I operate a subnet, this is just my opinion, maybe your opinion’s different:

revenue > team and opportunity > investability > onchain and offchain financials > structural outflows > intangibles

1. Subnets with substantial revenue and profit

So far there are several promising subnets that could crack substantial revenues, but no one has delivered 10m arr to 100m arr. Whichever subnets achieve this reach rarified status and they automatically win.

In lieu of hard revenue, we need to go by proxies, which is the next point.

2. Team and Opportunity

These are where you ask standard seed VC questions:

– Who’s in the team? – What is their background and have they done anything impressive? Are they capable, ambitious and high integrity? – Is the problem big and why does the team care? – Is the opportunity big? – What’s the team building and where are they at? – Do I think they can become successful? – Is now the right time? Is the market growing fast?

3. Investability

I prefer doxxed teams who have accomplished exceptional things. I like no prior conflicts of interest. This might include legal things like an entity optimized to own the subnet, clean cap table and ideally only alpha as the value accrual instrument, sufficient domain experience, able to explain things well, a history of building and shipping.

This means no equity investment, no operating multiple subnets, no other tokens. I want 100% effort going into one thing, and if the team wins, only subnet alpha should accrue value.

There is a conflict of interest with those that have raised rounds from equity or have multiple tokens. Their alphanomics may be more complicated with potential conflicts on multiple classes of stakeholders. I think having one group running multiple subnets is not investable. Which token will accrue value? If I don’t know, I don’t invest.

Price is also a factor. Is their chart down only, and keep going down? Did their chart hit equilibrium and potentially ready for an up move? Is their chart up only, and a crowded trade? Successful investing means getting into something good that others have not yet recognized.

4. Subnet Financials

Do the owners sell alpha? If so, how much and is it reasonable? Did they raise outside financing? Do they have other tokens? Do they need to sell alpha in the future?

It’s easy to scan subnet twitter for fundraising announcements, otc deals, key hires, partnerships, etc.

Less visible but very useful are bootstrapped teams who have not sold any alpha. Financial austerity and capital preservation will probably be the dominant strategy. Being able to do more with less is very helpful and a good trait to look for when less tao is coming in.

5. Structural outflows from miners and validators

If it costs a lot to mine, miners need to recoup their costs through selling alpha. Cheaper operational expenses from a well designed IM leads to less structural tao outflow from miners and stakers.

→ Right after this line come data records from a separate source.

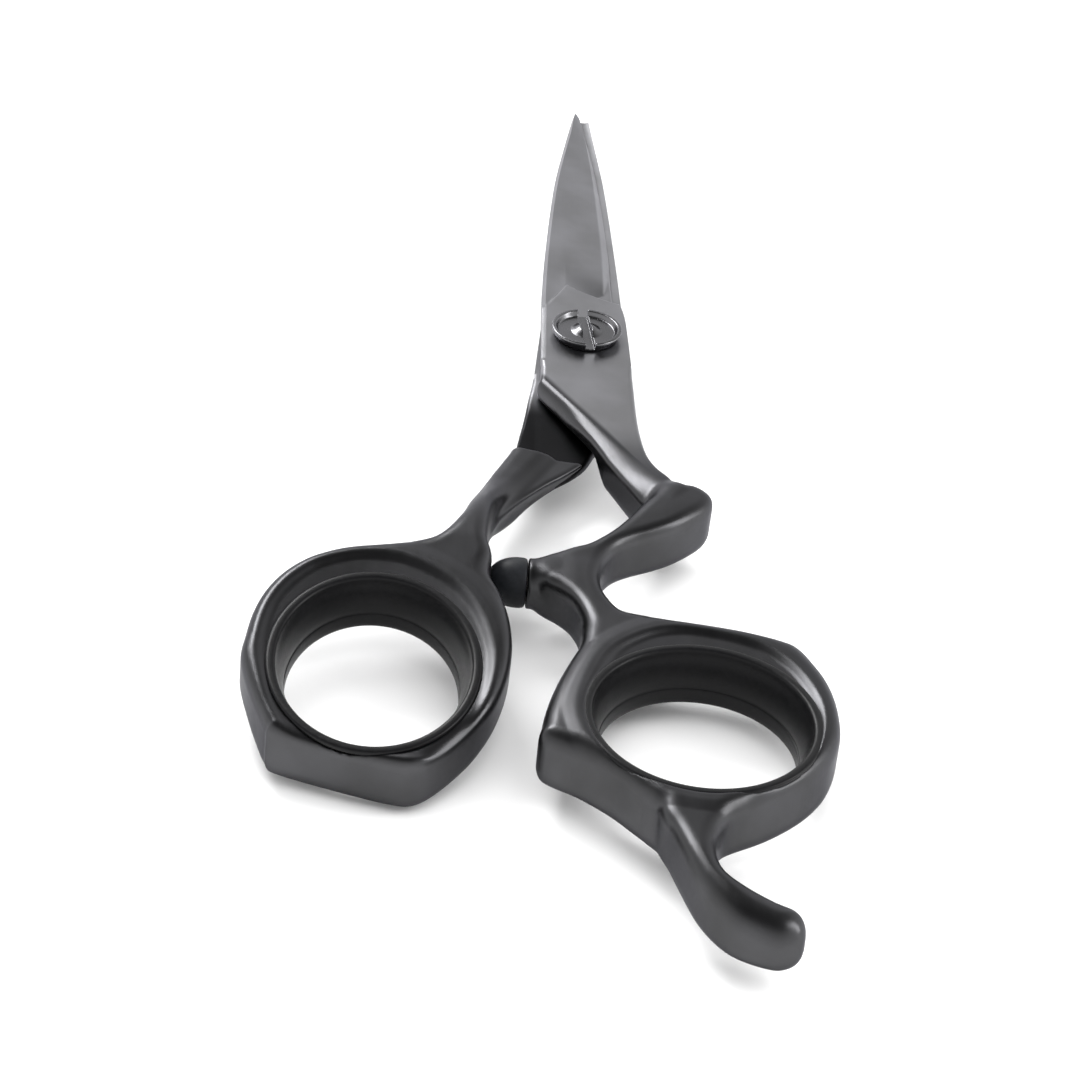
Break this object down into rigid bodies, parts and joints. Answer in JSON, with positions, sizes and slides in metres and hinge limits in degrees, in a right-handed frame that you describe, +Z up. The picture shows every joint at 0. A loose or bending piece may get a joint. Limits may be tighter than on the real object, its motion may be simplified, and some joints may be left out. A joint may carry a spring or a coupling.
{
  "type": "hair cutting shears",
  "caption": "Closed offset-handle hair cutting shears with a dished tension screw, rubber-lined rings, a finger-rest hump, a closing bumper and a little-finger tang.",
  "frame": {"origin": "middle of the underside of the closed shears' bounding box", "axes": "+Y along the blades towards the tips, +Z up along the pivot screw towards its head, +X towards the finger ring"},
  "size_m": [0.0604, 0.1667, 0.0113],
  "materials": {
    "blade_steel": "black titanium coating, satin brushed",
    "handle_steel": "black titanium coating over polished steel, satin",
    "screw_steel": "black coating, semi-gloss",
    "spring_steel": "bright",
    "nylon": "natural nylon",
    "insert_rubber": "matte black",
    "bumper_rubber": "matte dark grey, faintly mottled"
  },
  "bodies": {
    "finger_half": {"finger_blade": "blade_steel", "finger_handle": "handle_steel", "finger_insert": "insert_rubber", "bumper": "bumper_rubber", "bumper_stud": "nylon", "pivot_bush": "nylon", "head_washer": "nylon", "ride_washer": "nylon"},
    "thumb_half": {"thumb_blade": "blade_steel", "thumb_handle": "handle_steel", "thumb_insert": "insert_rubber", "pivot_nut": "screw_steel"},
    "tension_screw": {"pivot_screw": "screw_steel", "spring_washer": "spring_steel"}
  },
  "joints": [
    {"name": "blade_pivot", "type": "hinge", "parent": "finger_half", "child": "thumb_half", "pos_m": [0.0047, 0.02185, 0.00551], "axis": [0, 0, -1], "range_deg": [0, 60]},
    {"name": "tension_turn", "type": "hinge", "parent": "thumb_half", "child": "tension_screw", "pos_m": [0.0047, 0.02185, 0.00551], "axis": [0, 0, 1], "range_deg": [-90, 90]}
  ]
}
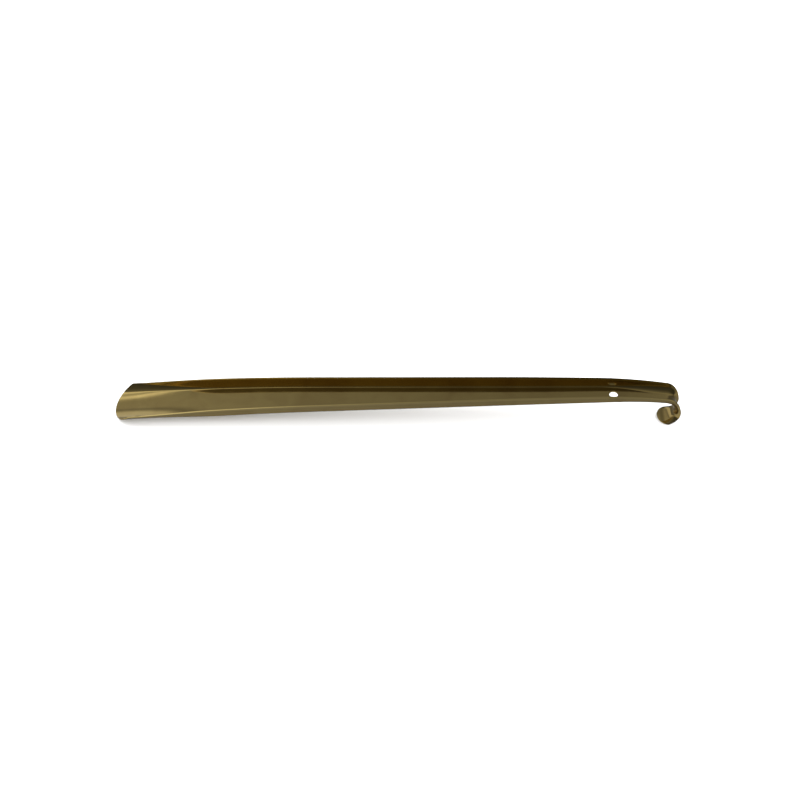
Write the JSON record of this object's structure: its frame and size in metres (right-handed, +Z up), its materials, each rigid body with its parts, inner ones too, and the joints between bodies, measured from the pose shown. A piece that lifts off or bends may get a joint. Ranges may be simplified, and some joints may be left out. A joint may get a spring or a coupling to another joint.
{
  "type": "long shoehorn",
  "caption": "Long shoehorn pressed from one strip of polished brass, with a wide blade, a tapering channel shank, a hang hole and a curled hook at the end.",
  "frame": {"origin": "centre of the footprint on the table that the shoehorn lies on, under the middle of its overall box", "axes": "+X from the blade's tip towards the hook, +Z up out of the open channel, +Y across the shoehorn"},
  "size_m": [0.52, 0.0458, 0.0363],
  "materials": {
    "polished_brass": "mirror polished brass sheet with a thin clear lacquer"
  },
  "bodies": {
    "root": {"shoehorn_body": "polished_brass"}
  },
  "joints": []
}
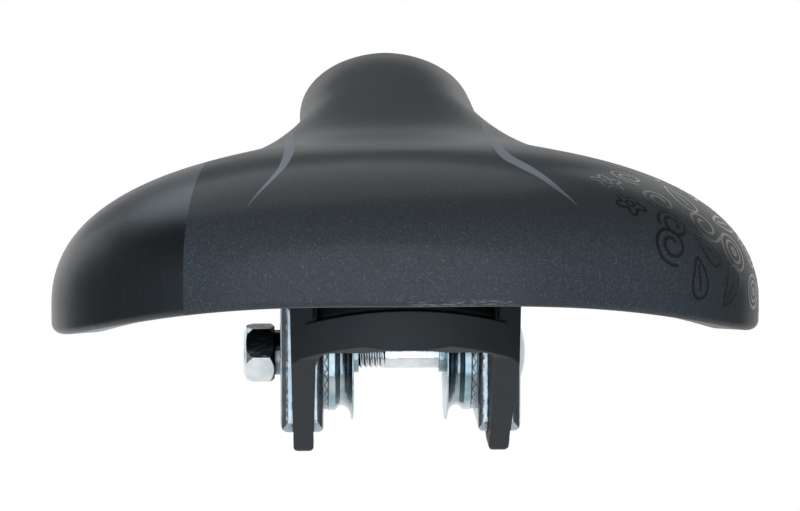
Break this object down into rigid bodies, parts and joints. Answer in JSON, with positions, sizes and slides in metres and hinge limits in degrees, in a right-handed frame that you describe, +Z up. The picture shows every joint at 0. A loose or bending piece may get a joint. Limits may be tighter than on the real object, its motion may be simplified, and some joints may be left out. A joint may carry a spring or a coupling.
{
  "type": "kids bike saddle",
  "caption": "Padded child's bicycle saddle on a moulded plastic frame, with a bolted toothed clamp that grips a saddle post from both sides.",
  "frame": {"origin": "on the clamp bolt's axis, midway between the two cups that grip the saddle post", "axes": "+X to the rider's right along the clamp bolt, +Y forward to the nose, +Z up"},
  "size_m": [0.161, 0.23, 0.0839],
  "materials": {
    "cover_vinyl": "soft grained vinyl",
    "foam": "open-cell padding",
    "base_plastic": "moulded, matt",
    "frame_plastic": "moulded, satin",
    "zinc_plate": "bright zinc plating",
    "zinc_bolt": "bright zinc plating"
  },
  "bodies": {
    "root": {"cover": "cover_vinyl", "foam_pad": "foam", "base_shell": "base_plastic", "rail_frame": "frame_plastic", "frame_screw_rear_left": "zinc_bolt", "frame_screw_rear_right": "zinc_bolt", "frame_screw_front_left": "zinc_bolt", "frame_screw_front_right": "zinc_bolt", "clamp_bolt": "zinc_bolt", "clamp_nut": "zinc_bolt", "outer_plate_left": "zinc_plate", "outer_plate_right": "zinc_plate", "inner_plate_left": "zinc_plate", "inner_plate_right": "zinc_plate", "post_cup_left": "zinc_plate", "post_cup_right": "zinc_plate"}
  },
  "joints": []
}
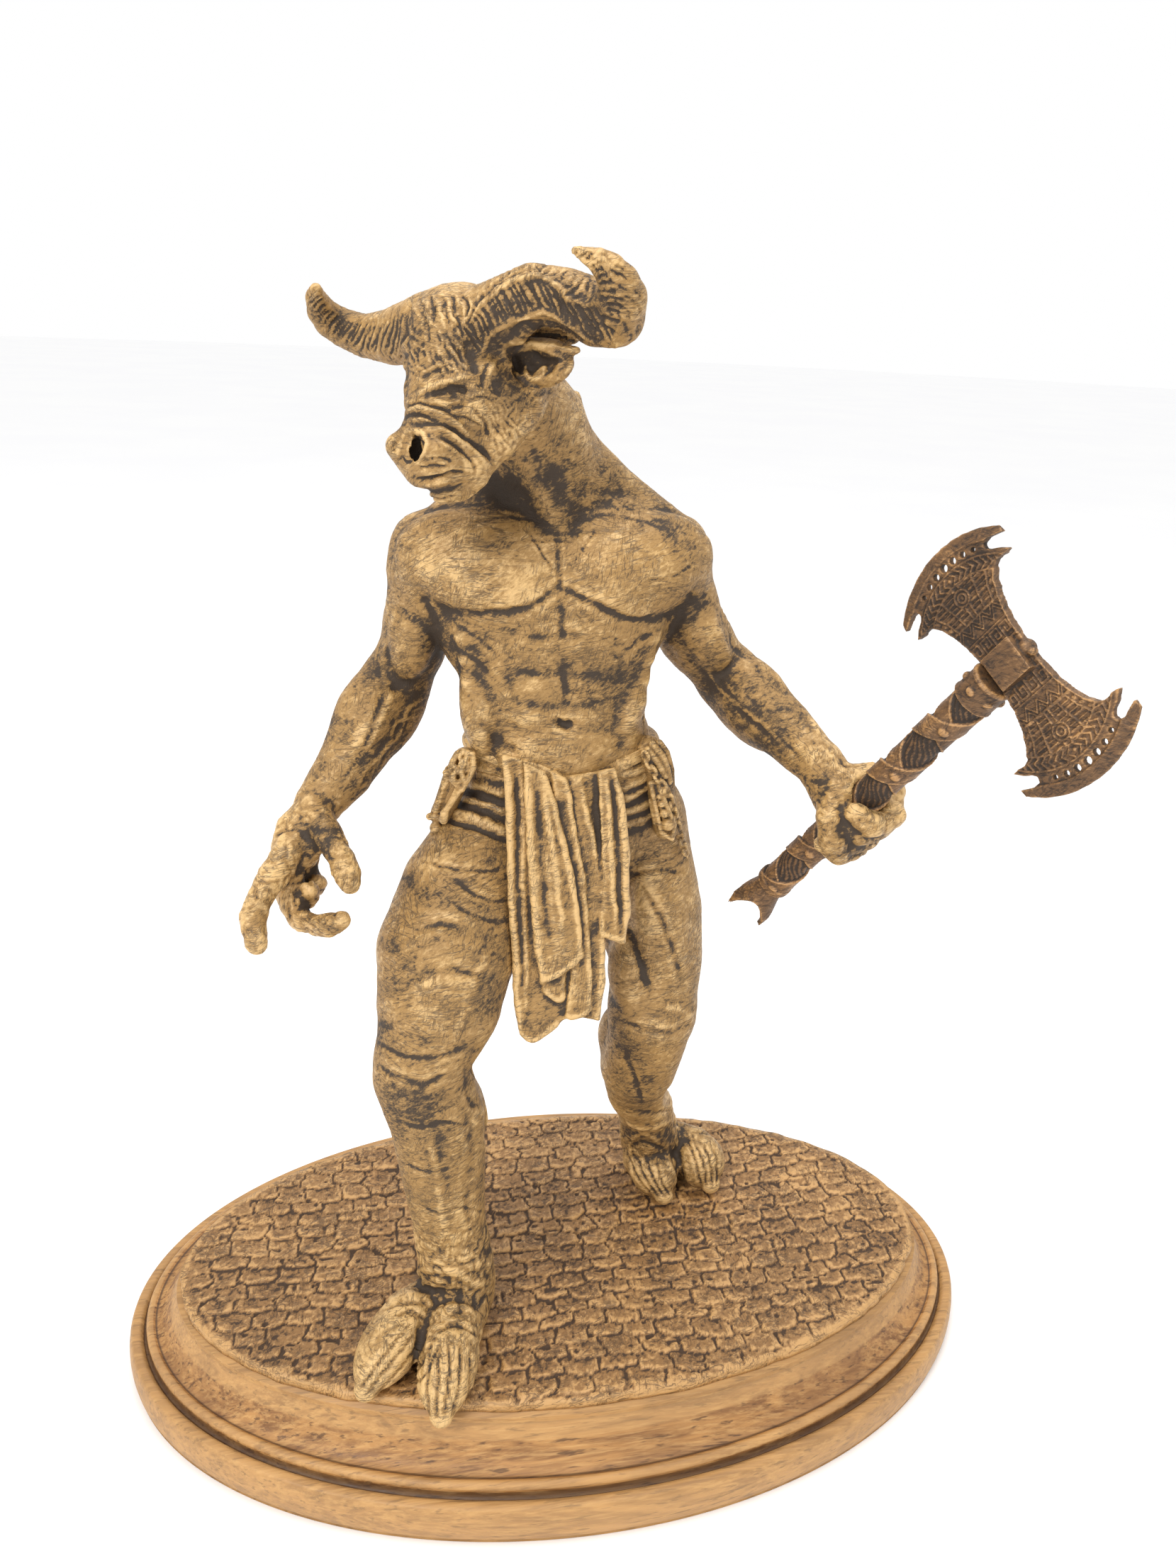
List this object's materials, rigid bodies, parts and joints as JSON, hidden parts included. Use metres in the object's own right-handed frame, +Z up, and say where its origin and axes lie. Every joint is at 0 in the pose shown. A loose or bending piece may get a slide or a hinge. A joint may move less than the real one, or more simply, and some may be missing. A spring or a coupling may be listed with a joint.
{
  "type": "minotaur statue",
  "caption": "Standing bull-headed warrior figurine gripping a double-bladed axe, on a cobbled slab and an oval moulded plinth, for display on a shelf.",
  "frame": {"origin": "middle of the plinth's flat underside", "axes": "+Z up, +X to the viewer's right along the plinth's long axis, +Y away from the viewer; the figure faces -Y"},
  "size_m": [0.3, 0.2037, 0.3557],
  "materials": {
    "aged_ochre_resin": "cast resin, ochre paint rubbed back over dark recesses",
    "brown_resin": "cast resin, brown paint with rubbed edges",
    "ochre_paving": "cast resin stones, brown wash in the joints",
    "stained_wood": "stained and waxed, satin"
  },
  "bodies": {
    "root": {"figure": "aged_ochre_resin", "axe_handle": "brown_resin", "axe_head": "brown_resin", "cobble_slab": "ochre_paving", "plinth": "stained_wood"}
  },
  "joints": []
}
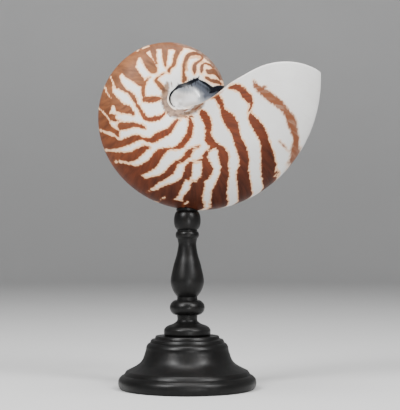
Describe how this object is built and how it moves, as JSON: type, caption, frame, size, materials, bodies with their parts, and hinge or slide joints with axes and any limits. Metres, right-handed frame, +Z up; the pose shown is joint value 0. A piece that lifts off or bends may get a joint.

Infrastructure projects are in an interesting spot. I think they are the closest to PMF considering the high margins and costs of centralized alternatives and high demand from clients but infra is not free.

6. Intangibles

It’s hard to be a subnet owner. You’re hit with a lot of demands and constantly need to juggle different priorities. How you deal with these challenges and eventually succeed is done differently by each team. But there are common threads.

Harsh Truth

I’m not an investor. I haven’t gone through all of this analysis for each subnet. But going through the work and diligence is how I would approach it. After all these filters, there are likely only 3-5 subnets worth investing in.

Did I hit all the points? Which subnets are on your short list?